When the judgment was delivered what was on display was the idea of punishment as a festival. The call of death for the rapists was a cry for revenge and when it was answered by the judgment there almost seemed to be a sense that the sentiment of the people was sated.

The question of how the public sentiment in favour of revenge can pervert the idea of justice is raised most compellingly by Hannah Arendt. In her analysis of the trial of Eichmann, Arendt is alone in her discomfort with the staged production of Eichmann as a symbol of radical evil. In her understanding he was at most a cog in the wheel of the bureaucracy of death that was the Nazi apparatus. She also expresses strong discomfort with a show trial, in which the collective conscience of the Jewish people has to be appeased, regardless of what a true notion of justice may demand. “Justice [according to Arendt] demands seclusion and it permits sorrow rather than anger”.9

It is sorrow which is conspicuously absent in the Delhi rape judgment and which permeates the Naroda Patiya judgment. Arguably it is the judge who is moved by the pain of the victim who is able to craft the idea that we need to respond in a “more constructive way” to “violent crime”. The judge, who expresses shock and horror only, goes along with a sentiment based upon revenge for the horrors inflicted as is the case of the Delhi rape judgment. The judge who is moved by sorrow is unable to view the perpetrators as “subhuman” in spite of the horrors they have perpetrated whereas the judge who is moved by the public sentiment of anger very quickly ends up viewing the perpetrators solely within the lens of the “less than human”.

The relationship of emotion and feeling to the process of judging and what accounts for justice is an important question. Surely justice must not only be a balm for past wounds but equally a gesture towards the future? The aim of justice cannot be to put to death a group of perpetrators while allowing the sentiment of evil which led to the wrong to continue unchallenged?

By questioning the logic of death penalty, the objective is not to minimise the hurt and harm suffered by the victim of the 16 December rape. In fact the violent attacks on her should deepen our sensitivity to human suffering and broaden our ethical horizons. It should sensitise us to the equally brutal suffering of Soni Sori and the innumerable dalit and adivasi women who suffer such brutalities.

The idea of justice should take individual suffering seriously but equally justice should be future oriented and must make a moral commitment that what happened to one individual should not happen to anyone else similarly placed.

Notes

State vs Ram Singh and Others, SC No 114 of 2013

http://www.thehindu.com/news/national/delhi-rape-case-judge-convicted-ra…

3 Sessions Case Nos 235/09, 236/09, 241/09, 242/09, 243/09, 245/09, 246/09 and 270/09. Common judgment.

4 The recent acquittal of all the accused in the Laxmanpur Bathe massacre was based upon the high court discrediting the eyewitness testimony. What is singularly absent from the Laxmanpur Bathe judgment is an acknowledgement that a mass crime is an extraordinary situation which demands a measure of sensitivity from the judge and an awareness that in a situation of mass crime, there will be procedural lapses which however should not be allowed to pervert the course of justice.
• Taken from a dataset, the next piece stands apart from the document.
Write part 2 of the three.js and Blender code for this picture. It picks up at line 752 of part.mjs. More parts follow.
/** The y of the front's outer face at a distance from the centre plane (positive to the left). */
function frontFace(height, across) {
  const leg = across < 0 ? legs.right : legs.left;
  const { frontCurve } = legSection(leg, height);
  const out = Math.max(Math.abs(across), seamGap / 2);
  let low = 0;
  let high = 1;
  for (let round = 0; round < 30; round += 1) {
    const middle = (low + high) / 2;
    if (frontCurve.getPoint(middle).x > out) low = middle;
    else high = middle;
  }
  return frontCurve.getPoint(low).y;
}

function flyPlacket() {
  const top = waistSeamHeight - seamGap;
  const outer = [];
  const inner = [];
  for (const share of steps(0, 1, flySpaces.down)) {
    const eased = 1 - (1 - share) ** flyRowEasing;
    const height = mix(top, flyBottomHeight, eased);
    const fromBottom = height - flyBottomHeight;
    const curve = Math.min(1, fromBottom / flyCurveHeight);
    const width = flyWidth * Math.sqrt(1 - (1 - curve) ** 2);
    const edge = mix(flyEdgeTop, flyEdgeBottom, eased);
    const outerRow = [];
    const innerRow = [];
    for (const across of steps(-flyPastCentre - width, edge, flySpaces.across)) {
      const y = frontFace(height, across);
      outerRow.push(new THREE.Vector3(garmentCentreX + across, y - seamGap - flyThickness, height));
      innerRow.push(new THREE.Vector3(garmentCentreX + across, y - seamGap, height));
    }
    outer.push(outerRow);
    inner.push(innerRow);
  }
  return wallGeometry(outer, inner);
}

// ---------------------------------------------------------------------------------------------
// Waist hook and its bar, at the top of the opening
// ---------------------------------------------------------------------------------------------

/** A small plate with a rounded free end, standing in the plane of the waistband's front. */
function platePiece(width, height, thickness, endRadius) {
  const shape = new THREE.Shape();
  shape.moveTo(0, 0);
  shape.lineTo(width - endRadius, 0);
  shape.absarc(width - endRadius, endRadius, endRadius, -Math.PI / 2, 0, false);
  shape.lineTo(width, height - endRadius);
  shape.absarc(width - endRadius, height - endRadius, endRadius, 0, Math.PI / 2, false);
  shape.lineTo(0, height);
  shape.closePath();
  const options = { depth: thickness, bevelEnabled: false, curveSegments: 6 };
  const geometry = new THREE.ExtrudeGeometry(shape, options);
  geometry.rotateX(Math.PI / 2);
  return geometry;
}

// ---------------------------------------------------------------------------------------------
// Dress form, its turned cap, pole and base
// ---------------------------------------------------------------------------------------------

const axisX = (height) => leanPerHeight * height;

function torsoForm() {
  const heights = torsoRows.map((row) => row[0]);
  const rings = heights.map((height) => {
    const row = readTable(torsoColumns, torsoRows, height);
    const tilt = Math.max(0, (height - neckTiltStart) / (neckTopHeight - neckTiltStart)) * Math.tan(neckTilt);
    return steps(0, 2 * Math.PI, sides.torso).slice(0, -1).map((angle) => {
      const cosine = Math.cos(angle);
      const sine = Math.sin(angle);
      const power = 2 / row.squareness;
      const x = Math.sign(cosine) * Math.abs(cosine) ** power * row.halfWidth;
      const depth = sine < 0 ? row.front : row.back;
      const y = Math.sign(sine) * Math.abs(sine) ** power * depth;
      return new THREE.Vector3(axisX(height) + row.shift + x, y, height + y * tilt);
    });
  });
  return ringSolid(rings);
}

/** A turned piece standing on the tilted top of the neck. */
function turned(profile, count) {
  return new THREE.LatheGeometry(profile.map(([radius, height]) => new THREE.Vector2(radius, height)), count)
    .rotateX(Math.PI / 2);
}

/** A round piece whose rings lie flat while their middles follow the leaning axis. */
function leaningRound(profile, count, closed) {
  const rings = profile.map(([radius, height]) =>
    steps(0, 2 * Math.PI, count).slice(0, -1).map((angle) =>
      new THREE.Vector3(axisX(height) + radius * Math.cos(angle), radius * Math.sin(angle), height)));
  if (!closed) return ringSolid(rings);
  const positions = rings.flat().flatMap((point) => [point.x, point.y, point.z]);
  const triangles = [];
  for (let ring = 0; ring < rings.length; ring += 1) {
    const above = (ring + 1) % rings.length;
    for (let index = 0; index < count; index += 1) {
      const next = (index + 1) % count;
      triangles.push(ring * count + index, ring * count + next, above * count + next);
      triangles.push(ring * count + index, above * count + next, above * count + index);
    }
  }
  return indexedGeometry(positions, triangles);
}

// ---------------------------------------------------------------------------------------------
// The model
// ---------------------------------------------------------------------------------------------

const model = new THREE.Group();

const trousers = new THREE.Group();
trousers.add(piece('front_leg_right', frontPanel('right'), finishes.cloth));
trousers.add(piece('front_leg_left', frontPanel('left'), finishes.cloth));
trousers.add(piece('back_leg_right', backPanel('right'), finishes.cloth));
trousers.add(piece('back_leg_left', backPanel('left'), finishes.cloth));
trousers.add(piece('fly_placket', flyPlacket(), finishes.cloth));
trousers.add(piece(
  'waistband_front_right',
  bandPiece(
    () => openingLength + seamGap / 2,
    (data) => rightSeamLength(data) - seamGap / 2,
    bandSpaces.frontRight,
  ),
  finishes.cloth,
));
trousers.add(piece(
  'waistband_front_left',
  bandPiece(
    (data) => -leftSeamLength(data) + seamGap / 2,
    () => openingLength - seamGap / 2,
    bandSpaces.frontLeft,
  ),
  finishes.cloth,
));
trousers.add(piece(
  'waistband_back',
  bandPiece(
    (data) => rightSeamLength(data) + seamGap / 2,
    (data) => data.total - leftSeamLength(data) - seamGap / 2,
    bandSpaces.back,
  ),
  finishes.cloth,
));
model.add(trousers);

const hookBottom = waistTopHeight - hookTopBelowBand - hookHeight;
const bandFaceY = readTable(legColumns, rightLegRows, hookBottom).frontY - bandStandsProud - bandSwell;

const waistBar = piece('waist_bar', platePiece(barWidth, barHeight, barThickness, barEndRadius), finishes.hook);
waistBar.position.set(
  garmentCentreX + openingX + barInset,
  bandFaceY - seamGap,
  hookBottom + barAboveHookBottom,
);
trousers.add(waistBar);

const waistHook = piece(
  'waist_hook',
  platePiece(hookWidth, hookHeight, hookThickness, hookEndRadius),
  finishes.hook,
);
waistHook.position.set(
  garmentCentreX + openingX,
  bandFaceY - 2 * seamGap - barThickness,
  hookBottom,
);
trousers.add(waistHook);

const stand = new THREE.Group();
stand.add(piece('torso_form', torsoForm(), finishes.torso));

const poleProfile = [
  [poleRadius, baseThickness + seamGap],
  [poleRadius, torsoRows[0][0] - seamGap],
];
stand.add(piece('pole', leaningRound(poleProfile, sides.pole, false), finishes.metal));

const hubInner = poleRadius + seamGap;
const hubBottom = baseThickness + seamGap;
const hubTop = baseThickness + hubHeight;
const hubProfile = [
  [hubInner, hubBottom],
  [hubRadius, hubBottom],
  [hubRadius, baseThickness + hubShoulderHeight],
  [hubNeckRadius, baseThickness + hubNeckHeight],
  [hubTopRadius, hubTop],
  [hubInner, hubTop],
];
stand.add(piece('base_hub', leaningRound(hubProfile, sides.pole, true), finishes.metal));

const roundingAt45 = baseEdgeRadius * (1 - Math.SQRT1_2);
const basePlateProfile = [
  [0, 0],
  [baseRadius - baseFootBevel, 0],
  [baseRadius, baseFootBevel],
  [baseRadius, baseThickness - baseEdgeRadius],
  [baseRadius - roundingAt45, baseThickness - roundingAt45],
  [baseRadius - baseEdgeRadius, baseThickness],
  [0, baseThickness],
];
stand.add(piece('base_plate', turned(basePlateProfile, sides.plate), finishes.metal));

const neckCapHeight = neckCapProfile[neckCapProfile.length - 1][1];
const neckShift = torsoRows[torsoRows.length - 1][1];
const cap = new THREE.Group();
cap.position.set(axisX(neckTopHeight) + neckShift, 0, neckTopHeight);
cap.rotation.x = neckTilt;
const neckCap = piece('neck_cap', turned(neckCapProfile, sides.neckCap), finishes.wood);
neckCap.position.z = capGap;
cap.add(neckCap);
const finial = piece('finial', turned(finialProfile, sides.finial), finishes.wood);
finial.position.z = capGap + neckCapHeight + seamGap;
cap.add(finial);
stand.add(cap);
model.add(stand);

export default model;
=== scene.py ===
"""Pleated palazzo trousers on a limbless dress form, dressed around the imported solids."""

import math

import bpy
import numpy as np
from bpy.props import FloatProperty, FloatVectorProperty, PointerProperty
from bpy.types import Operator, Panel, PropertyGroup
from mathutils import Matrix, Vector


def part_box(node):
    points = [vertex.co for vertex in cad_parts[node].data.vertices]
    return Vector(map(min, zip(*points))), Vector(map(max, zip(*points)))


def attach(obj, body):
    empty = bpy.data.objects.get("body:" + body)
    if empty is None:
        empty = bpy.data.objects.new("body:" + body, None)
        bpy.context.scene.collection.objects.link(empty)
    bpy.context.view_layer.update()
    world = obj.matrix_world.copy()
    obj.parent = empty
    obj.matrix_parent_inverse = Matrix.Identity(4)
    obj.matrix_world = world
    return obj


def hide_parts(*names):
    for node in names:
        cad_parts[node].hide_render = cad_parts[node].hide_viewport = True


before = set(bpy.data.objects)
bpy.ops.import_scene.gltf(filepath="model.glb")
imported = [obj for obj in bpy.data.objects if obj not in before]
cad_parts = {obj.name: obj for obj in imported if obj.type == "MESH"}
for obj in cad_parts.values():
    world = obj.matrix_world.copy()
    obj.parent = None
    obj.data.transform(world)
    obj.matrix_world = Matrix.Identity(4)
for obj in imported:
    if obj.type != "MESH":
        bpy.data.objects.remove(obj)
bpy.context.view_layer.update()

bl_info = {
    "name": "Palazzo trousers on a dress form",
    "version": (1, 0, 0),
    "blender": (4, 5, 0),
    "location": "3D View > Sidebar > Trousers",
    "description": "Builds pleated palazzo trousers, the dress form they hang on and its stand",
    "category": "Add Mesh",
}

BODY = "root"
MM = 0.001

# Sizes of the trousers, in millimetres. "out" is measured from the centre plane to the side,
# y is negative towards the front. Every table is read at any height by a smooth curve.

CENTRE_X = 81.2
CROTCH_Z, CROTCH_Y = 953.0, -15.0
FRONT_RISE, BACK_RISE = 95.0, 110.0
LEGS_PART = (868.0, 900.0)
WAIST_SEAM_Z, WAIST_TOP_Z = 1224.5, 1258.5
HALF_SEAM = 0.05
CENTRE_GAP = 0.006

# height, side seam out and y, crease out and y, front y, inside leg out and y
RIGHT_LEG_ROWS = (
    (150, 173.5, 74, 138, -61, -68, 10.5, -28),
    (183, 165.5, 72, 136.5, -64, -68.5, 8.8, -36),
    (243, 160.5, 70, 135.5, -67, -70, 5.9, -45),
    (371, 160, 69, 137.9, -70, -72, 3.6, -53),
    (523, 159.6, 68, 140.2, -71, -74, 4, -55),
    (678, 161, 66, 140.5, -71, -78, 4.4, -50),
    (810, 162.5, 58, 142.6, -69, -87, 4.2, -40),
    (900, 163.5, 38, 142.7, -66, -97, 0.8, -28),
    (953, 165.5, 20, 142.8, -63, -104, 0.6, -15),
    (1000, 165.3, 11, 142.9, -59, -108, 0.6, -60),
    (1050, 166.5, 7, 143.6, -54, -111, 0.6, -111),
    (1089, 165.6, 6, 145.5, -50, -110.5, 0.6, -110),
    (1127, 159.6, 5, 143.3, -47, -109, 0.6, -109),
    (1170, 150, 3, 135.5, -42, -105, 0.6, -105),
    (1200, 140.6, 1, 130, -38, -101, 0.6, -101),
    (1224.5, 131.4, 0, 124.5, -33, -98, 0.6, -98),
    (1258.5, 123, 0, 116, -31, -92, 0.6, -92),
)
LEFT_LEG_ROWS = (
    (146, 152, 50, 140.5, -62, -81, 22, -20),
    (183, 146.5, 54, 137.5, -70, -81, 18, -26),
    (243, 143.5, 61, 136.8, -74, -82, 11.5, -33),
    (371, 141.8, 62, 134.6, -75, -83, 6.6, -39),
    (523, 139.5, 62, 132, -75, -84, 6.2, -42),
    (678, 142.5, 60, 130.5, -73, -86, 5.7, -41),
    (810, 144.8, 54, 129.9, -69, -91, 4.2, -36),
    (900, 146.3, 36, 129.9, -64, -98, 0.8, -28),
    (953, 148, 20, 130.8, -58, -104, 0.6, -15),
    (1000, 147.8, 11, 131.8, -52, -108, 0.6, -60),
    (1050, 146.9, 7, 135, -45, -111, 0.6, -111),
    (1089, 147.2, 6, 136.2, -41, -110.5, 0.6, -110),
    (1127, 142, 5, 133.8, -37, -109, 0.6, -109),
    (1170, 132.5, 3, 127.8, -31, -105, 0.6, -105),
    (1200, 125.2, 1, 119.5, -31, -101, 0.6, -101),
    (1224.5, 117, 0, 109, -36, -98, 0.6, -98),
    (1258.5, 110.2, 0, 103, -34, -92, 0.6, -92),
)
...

Further the credibility of eyewitnesses need to be assessed with respect to their demeanour and the fact that they are victims as well, a point the Court misses totally. See State of Bihar vs Girija Singh and Others, Death Reference No 5 of 2010.
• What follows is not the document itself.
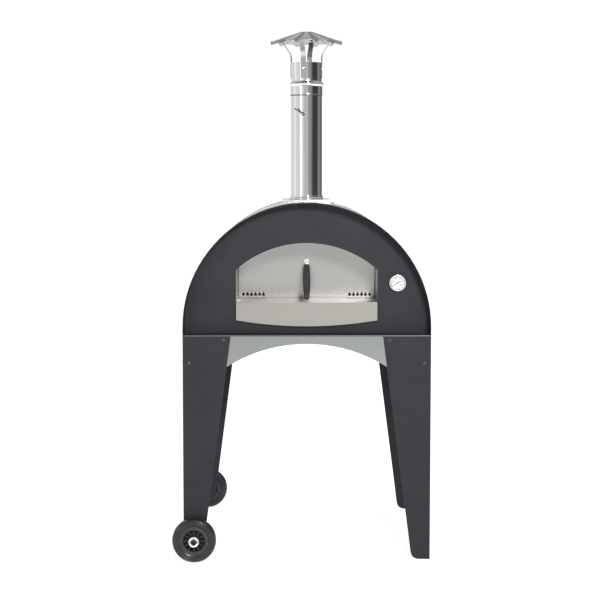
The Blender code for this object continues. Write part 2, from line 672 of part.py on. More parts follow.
def build_door(oven):
    """A loose pan of sheet with a skin inside it and a slanting grip."""
    door = empty("door_frame", (0, DOOR_Y, HEARTH_Z), oven)
    floor = HEARTH_Z + 0.0006

    def at_door(outline):
        return [(u, v - HEARTH_Z) for u, v in outline]

    panel = prism("door_panel", at_door(door_outline(DOOR_GAP, floor)), (0, DOOR_THICKNESS),
                  "stainless", door, holes=[at_door(loop) for loop in vent_outlines()])
    pan = prism("door_hollow", at_door(door_outline(DOOR_GAP + SHEET, floor + SHEET)),
                (SHEET, DOOR_THICKNESS * 2), None, door)
    boolean(panel, pan)
    skin = door_outline(DOOR_GAP + SHEET + 0.0005, floor + SHEET + 0.0005)
    prism("door_inner_skin", at_door(skin), (DOOR_THICKNESS - 0.0020, DOOR_THICKNESS - 0.0005),
          "stainless", door, holes=[at_door(loop) for loop in vent_outlines(0.0003)])

    # The handle leans out and down from the door; +Z runs along it.
    root = (0, -GAP, 0.137)
    lean = (math.radians(131), 0, 0)
    stud = turned("handle_stud", [(0, 0), (0.010, 0), (0.0092, 0.003), (0, 0.003)], 16, "zinc",
                  door, location=root, rotation=FACING_FRONT)
    stem = bmesh.new()
    lean_matrix = Matrix.Translation(root) @ Matrix.Rotation(lean[0], 4, "X")
    add_turned(stem, rod(0.003, 0.0035, 0.044), 12, lean_matrix)
    boolean(stud, add_object("stud_stem", stem, None, door), "UNION")
    turned("handle_ferrule", [(0.0034, 0.012), (0.0048, 0.012), (0.0100, 0.021), (0.0118, 0.0262),
                              (0.0034, 0.0262)], 20, "chrome", door, location=root, rotation=lean)
    grip = [(0, 0.046), (0.0034, 0.046), (0.0034, 0.0265), (0.0112, 0.0265), (0.0120, 0.0285),
            (0.0135, 0.060), (0.0142, 0.098), (0.0135, 0.134), (0.0116, 0.166), (0.0102, 0.186),
            (0.0085, 0.1905), (0, 0.192)]
    turned("handle_grip", grip, 20, "grip", door, location=root, rotation=lean)


# ------------------------------------------------------- the thermometer

def build_thermometer(oven):
    gauge = empty("thermometer_axis", (DIAL_X, PANEL_Y, DIAL_Z), oven)
    case = [(0, -0.0120), (0.0060, -0.0120), (0.0060, GAP), (0.0290, GAP), (0.0300, 0.0012),
            (0.0300, 0.0112), (0.0286, 0.0112), (0.0286, 0.0022), (0, 0.0022)]
    turned("thermometer_case", case, SMALL_STEPS, "chrome", gauge, rotation=FACING_FRONT)
    bezel = [(0.0262, 0.0122), (0.0270, 0.0115), (0.0305, 0.0115), (0.0305, 0.0128),
             (0.0290, 0.0142), (0.0270, 0.0142)]
    turned("thermometer_bezel", bezel, SMALL_STEPS, "chrome", gauge, rotation=FACING_FRONT)
    turned("thermometer_dial", ring(0.0015, 0.0280, 0.0030, 0.0040), SMALL_STEPS, "dial_white", gauge,
           rotation=FACING_FRONT)
    turned("thermometer_glass", rod(0.0280, 0.0088, 0.0102), SMALL_STEPS, "glass", gauge,
           rotation=FACING_FRONT)
    turned("thermometer_probe", rod(0.003, 0.0123, 0.290), 12, "zinc", gauge,
           rotation=FACING_REAR)
    prism("thermometer_lock_nut", arc((0, 0), 0.0125, 0, 300, 5), (0.0033, 0.0085), "zinc", gauge,
          holes=[arc((0, 0), 0.0064, 0, 345, 23)])

    needle = turned("thermometer_needle", [(0, 0.0026), (0.0010, 0.0026), (0.0010, 0.0050),
                                           (0.0024, 0.0050), (0.0020, 0.0066), (0, 0.0070)], 12,
                    "needle_black", gauge, rotation=FACING_FRONT)
    pointer = [(0.0205, 0.0002), (0.0030, 0.0011), (-0.0090, 0.0014), (-0.0090, -0.0014),
               (0.0030, -0.0011), (0.0205, -0.0002)]
    blade = prism("needle_blade", pointer, (-0.0062, -0.0056), None, gauge,
                  rotation=(0, -NEEDLE_REST, 0))
    boolean(needle, blade, "UNION")


def build_oven():
    clear_scene()
    oven = empty("pizza_oven", (ORIGIN_SHIFT, 0, 0))
    roof_vault = build_shell(oven)
    flue_axis, flue_hole = build_flue(oven, roof_vault)
    build_mouth(oven)
    build_chamber(oven, flue_hole)
    build_stand(oven)
    build_axle(oven)
    build_wheel("front_wheel", -1, oven)
    build_wheel("rear_wheel", 1, oven)
    build_damper(flue_axis)
    build_cap(flue_axis)
    build_door(oven)
    build_thermometer(oven)
    bpy.context.view_layer.update()


build_oven()
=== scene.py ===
"""Looks of the wood fired pizza oven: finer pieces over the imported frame, finishes and a studio."""

import json
import math

import bmesh
import bpy
from mathutils import Matrix, Vector


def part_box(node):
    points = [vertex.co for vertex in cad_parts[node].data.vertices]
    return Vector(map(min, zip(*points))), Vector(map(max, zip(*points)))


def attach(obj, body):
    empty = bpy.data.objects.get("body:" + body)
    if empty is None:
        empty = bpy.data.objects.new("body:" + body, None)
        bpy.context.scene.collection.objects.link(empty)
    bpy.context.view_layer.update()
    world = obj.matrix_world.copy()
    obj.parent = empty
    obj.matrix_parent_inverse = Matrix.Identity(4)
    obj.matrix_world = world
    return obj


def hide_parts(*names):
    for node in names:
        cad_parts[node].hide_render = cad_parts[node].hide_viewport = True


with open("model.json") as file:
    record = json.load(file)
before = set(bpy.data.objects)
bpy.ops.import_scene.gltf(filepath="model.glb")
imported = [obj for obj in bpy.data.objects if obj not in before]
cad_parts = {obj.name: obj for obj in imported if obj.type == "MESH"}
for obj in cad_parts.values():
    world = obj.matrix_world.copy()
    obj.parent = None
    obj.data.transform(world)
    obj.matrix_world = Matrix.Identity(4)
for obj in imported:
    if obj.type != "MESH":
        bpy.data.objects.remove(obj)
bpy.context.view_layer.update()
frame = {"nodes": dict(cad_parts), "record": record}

NODES = frame["nodes"]
BODIES = frame["record"]["behaviour"]["bodies"]
BODY_OF = {node: body for body, members in BODIES.items() for node in members}


def middle(node):
    """The middle of a CAD node's box."""
    low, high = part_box(node)
    return (low + high) / 2


CENTRE_X = middle("front_panel").x
FLUE = middle("flue_pipe")
GAUGE = middle("thermometer_case")
FLUE_TURN = math.radians(-12)
FACING_FRONT = Matrix.Rotation(math.pi / 2, 4, "X")
FACING_REAR = Matrix.Rotation(-math.pi / 2, 4, "X")


# ---------------------------------------------------------------- finishes

def node(tree, kind, inputs=None, **settings):
    """A shader node whose inputs are linked to sockets or set to values."""
    made = tree.nodes.new(kind)
    for key, value in settings.items():
        setattr(made, key, value)
    for key, value in (inputs or {}).items():
        if isinstance(value, bpy.types.NodeSocket):
            tree.links.new(value, made.inputs[key])
        else:
            made.inputs[key].default_value = value
    return made


def material(name, **sockets):
    made = bpy.data.materials.new(name)
    made.use_nodes = True
    shader = made.node_tree.nodes["Principled BSDF"]
    for key, value in sockets.items():
        shader.inputs[key.replace("_", " ")].default_value = value
    return made, made.node_tree, shader


def place(tree, scale=(1, 1, 1)):
    """Object coordinates, stretched by scale."""
    source = node(tree, "ShaderNodeTexCoord").outputs["Object"]
    inputs = {"Vector": source, "Scale": scale}
    return node(tree, "ShaderNodeMapping", inputs).outputs["Vector"]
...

5 The sting in the story, http://archive.tehelka.com/story_main53.asp?filename=Ne080912 Coverstory.asp, accessed on 16 October 2013.

6 What is it in the psychology of the perpetrator that urges him to undo his own safety by bragging about his unspeakable crimes? Hannah Arendt explores this question in the context of Adolf Eichmann who post the holocaust, found refuge under a false name in Argentina. But during his exile, ‘his only compensation consisted in talking endlessly with members of the large Nazi colony, to whom he readily admitted his identity’. It was finally one such interview with a Dutch journalist which resulted in the Israelis getting to know about his whereabouts and what followed was his abduction, trial and hanging. See Hannah Arendt, Eichmann in Jerusalem (London: Penguin Books), 1994, p 238.

7 Ashish Ketan in his account of giving testimony in the Gujarat riot related cases documents the contrasting ways in which witnesses were heard:

‘I got a full sense of the odds stacked against the victims in their quest for justice when I was summoned to depose as a critical witness in the Gulberg Society massacre case. The judge before whom I appeared was BU Joshi. A victim, Sairabehn, who had lost her only son in the Gulberg massacre, was humiliated by Joshi in the open court. When Rupabehn Modi – whose son went missing in the riots and on whose life the film Parzania was made – while recounting the events of the day broke down in court, Joshi didn’t even allow her to take a break or have a glass of water’.

The contrast to J Joshi could not be more striking:

‘I was called to testify in the Naroda Patiya case in December 2011. The trial was conducted by Judge Jyotsnabehn Yagnik. Not only was she completely impartial and fair in her conduct, she ensured that the defence did not humiliate me to entertain their clients seated in court, during the cross-examination. ‘Witnesses are the eyes and ears of my court. They come at my invitation and are the guests of this court. You may ask him whatever is relevant to your case but I will not allow you to insult him or make wild remarks about his character’, Judge Yagnik told the defence lawyer.’

Ashish Ketan, The Sting in the Tale, http://archive.tehelka.com/story_main53.asp?filename= Ne080912Coverstory.asp, accessed on 17 October 2013.

8 AIR 1980 SC 898.

9 Hannah Arendt, Eichmann in Jerusalem (London: Penguin Books), 1994, p 6.